◆ Information provided ◆
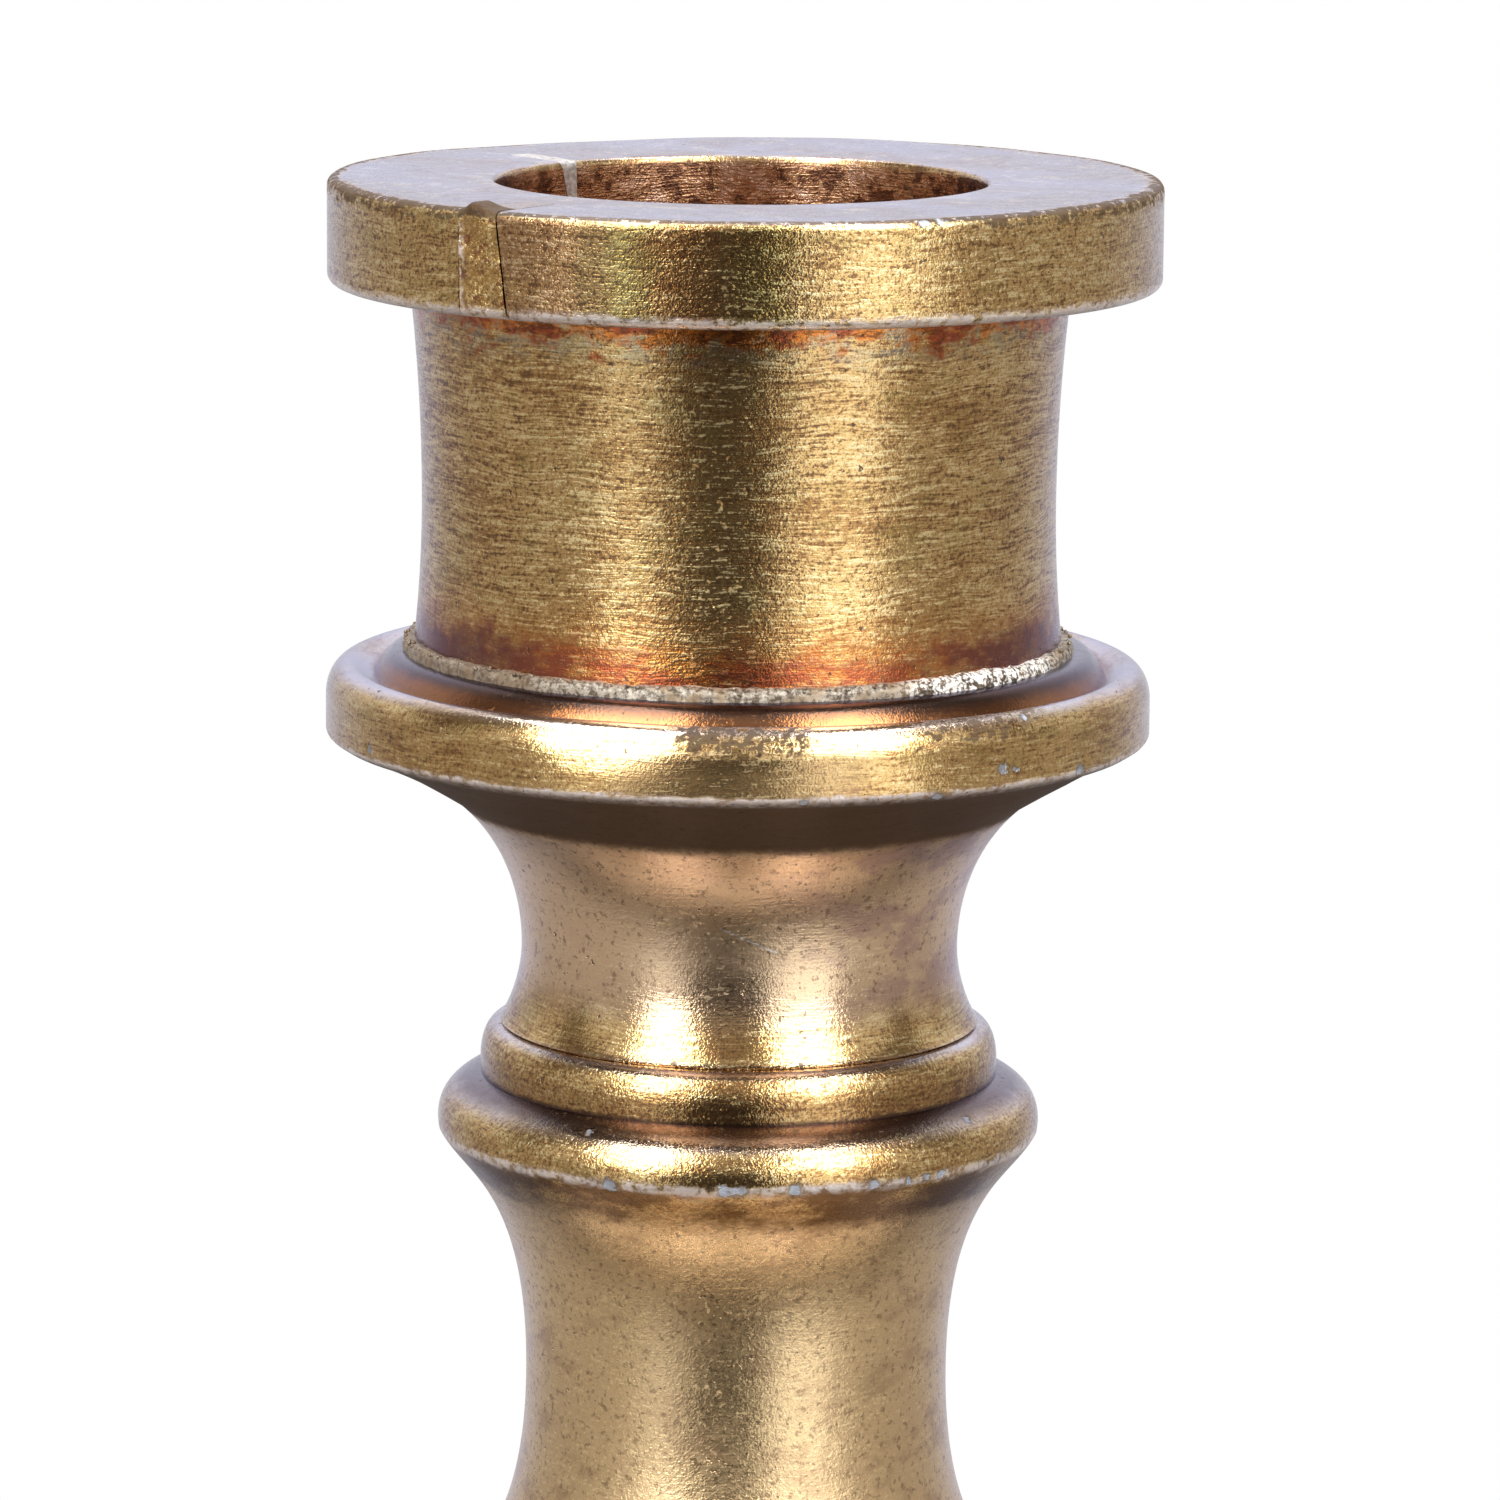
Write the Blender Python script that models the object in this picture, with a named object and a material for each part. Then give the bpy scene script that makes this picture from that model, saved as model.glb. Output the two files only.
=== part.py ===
"""Turned brass candlestick with a push-up candle ejector, made as the separate pieces it is built from.

Every piece is turned about the Z axis, and the stem is hollow for the ejector rod. The origin is at the
middle of the foot, on the table. Sizes are in metres. A depth is measured down from the top of the rim.
"""

import math

import bmesh
import bpy
from mathutils import Matrix, Vector

MM = 0.001
HEIGHT = 180.0 * MM
GAP = 0.3 * MM
SEGMENTS = 36
ROD_SEGMENTS = 18
MERGE_DISTANCE = 0.00001
SHARP_ANGLE = math.radians(35)

# Candle socket: a rim ring round a seamed tube, brazed onto the neck.
BORE_RADIUS = 11.0 * MM
RIM_RADIUS = 18.68 * MM
RIM_DEPTH = 4.62 * MM
RIM_CHAMFER = 0.3 * MM
RIM_LOWER_CHAMFER = 0.4 * MM
RIM_SEAT_RADIUS = 14.3 * MM
TUBE_TOP_RADIUS = 14.85 * MM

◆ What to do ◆
Repeat the material word for word, in full.

◆ Full solution ◆
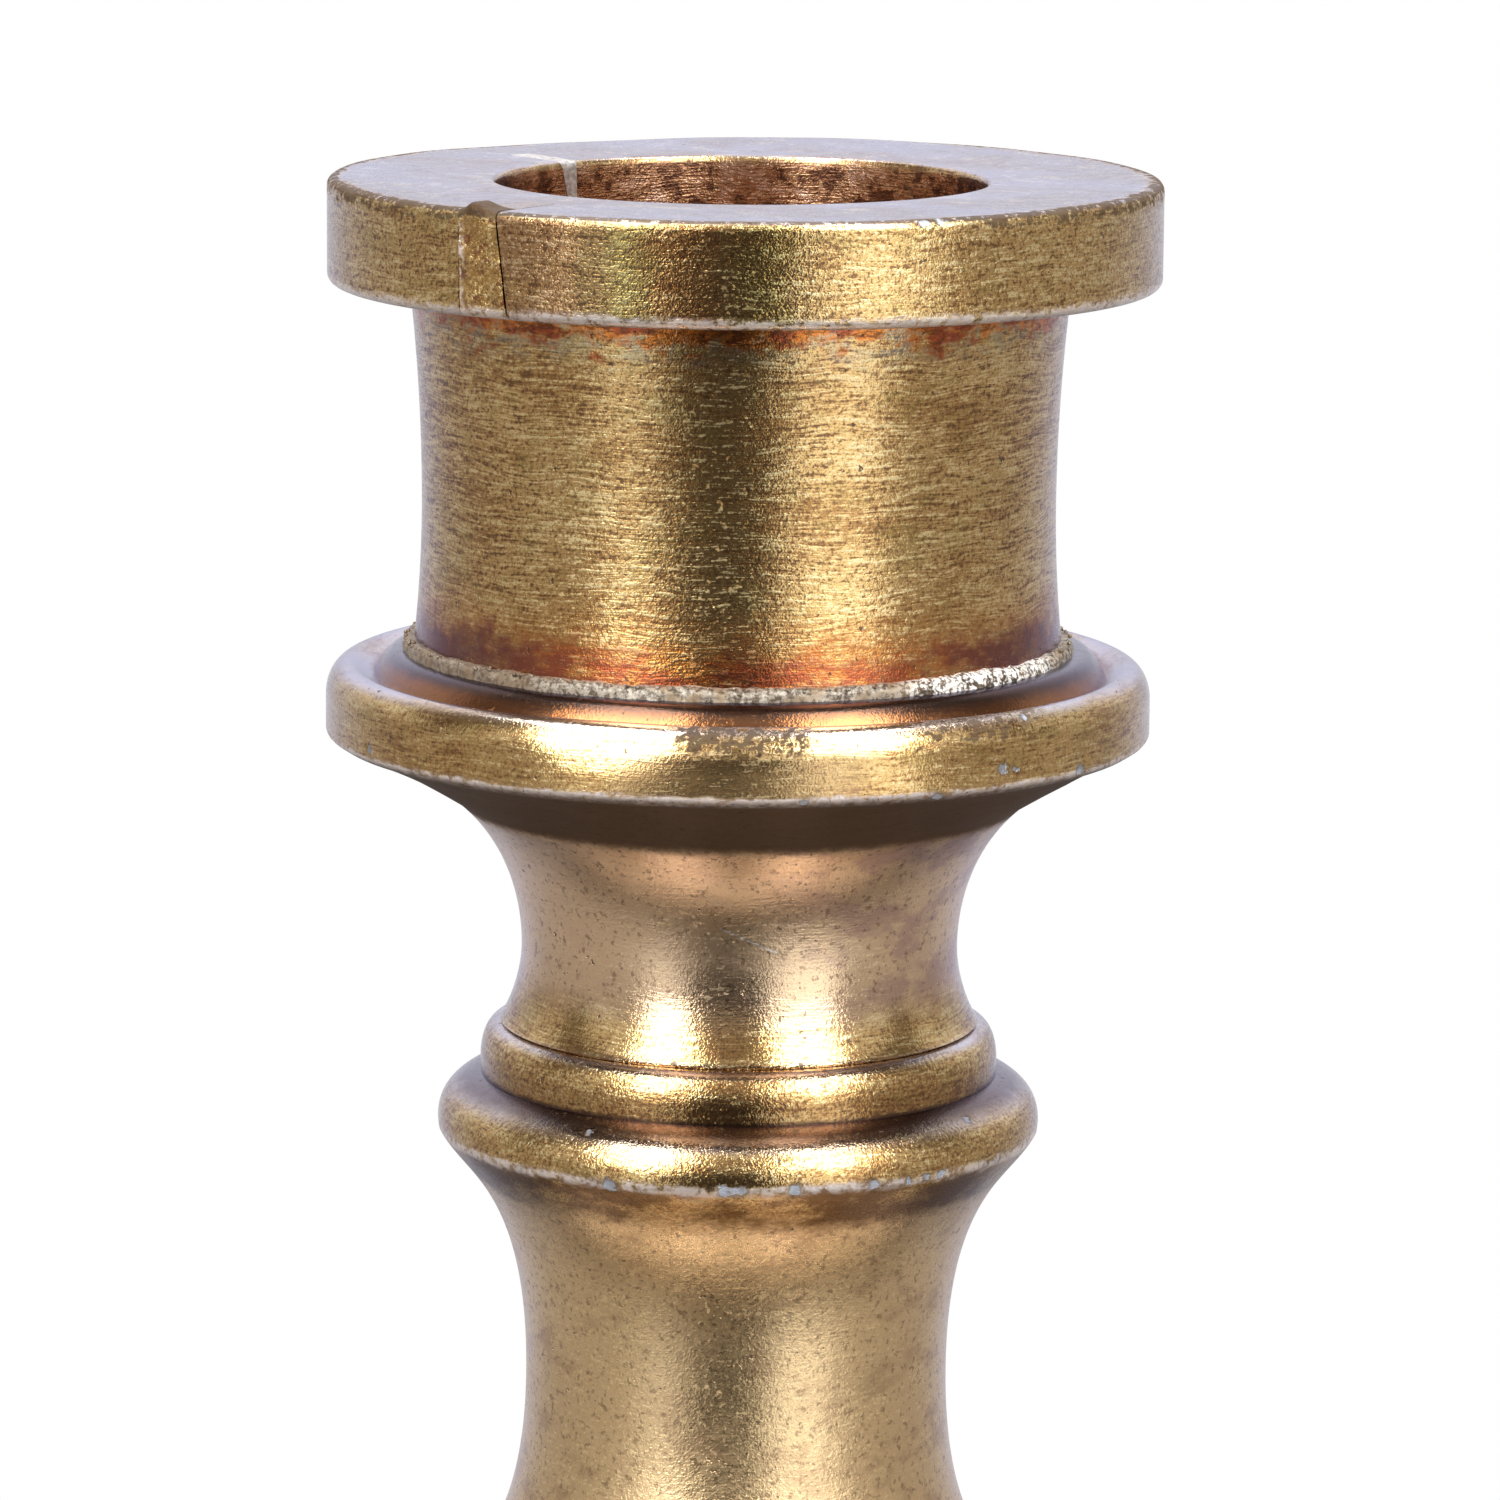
Write the Blender Python script that models the object in this picture, with a named object and a material for each part. Then give the bpy scene script that makes this picture from that model, saved as model.glb. Output the two files only.
=== part.py ===
"""Turned brass candlestick with a push-up candle ejector, made as the separate pieces it is built from.

Every piece is turned about the Z axis, and the stem is hollow for the ejector rod. The origin is at the
middle of the foot, on the table. Sizes are in metres. A depth is measured down from the top of the rim.
"""

import math

import bmesh
import bpy
from mathutils import Matrix, Vector

MM = 0.001
HEIGHT = 180.0 * MM
GAP = 0.3 * MM
SEGMENTS = 36
ROD_SEGMENTS = 18
MERGE_DISTANCE = 0.00001
SHARP_ANGLE = math.radians(35)

# Candle socket: a rim ring round a seamed tube, brazed onto the neck.
BORE_RADIUS = 11.0 * MM
RIM_RADIUS = 18.68 * MM
RIM_DEPTH = 4.62 * MM
RIM_CHAMFER = 0.3 * MM
RIM_LOWER_CHAMFER = 0.4 * MM
RIM_SEAT_RADIUS = 14.3 * MM
TUBE_TOP_RADIUS = 14.85 * MM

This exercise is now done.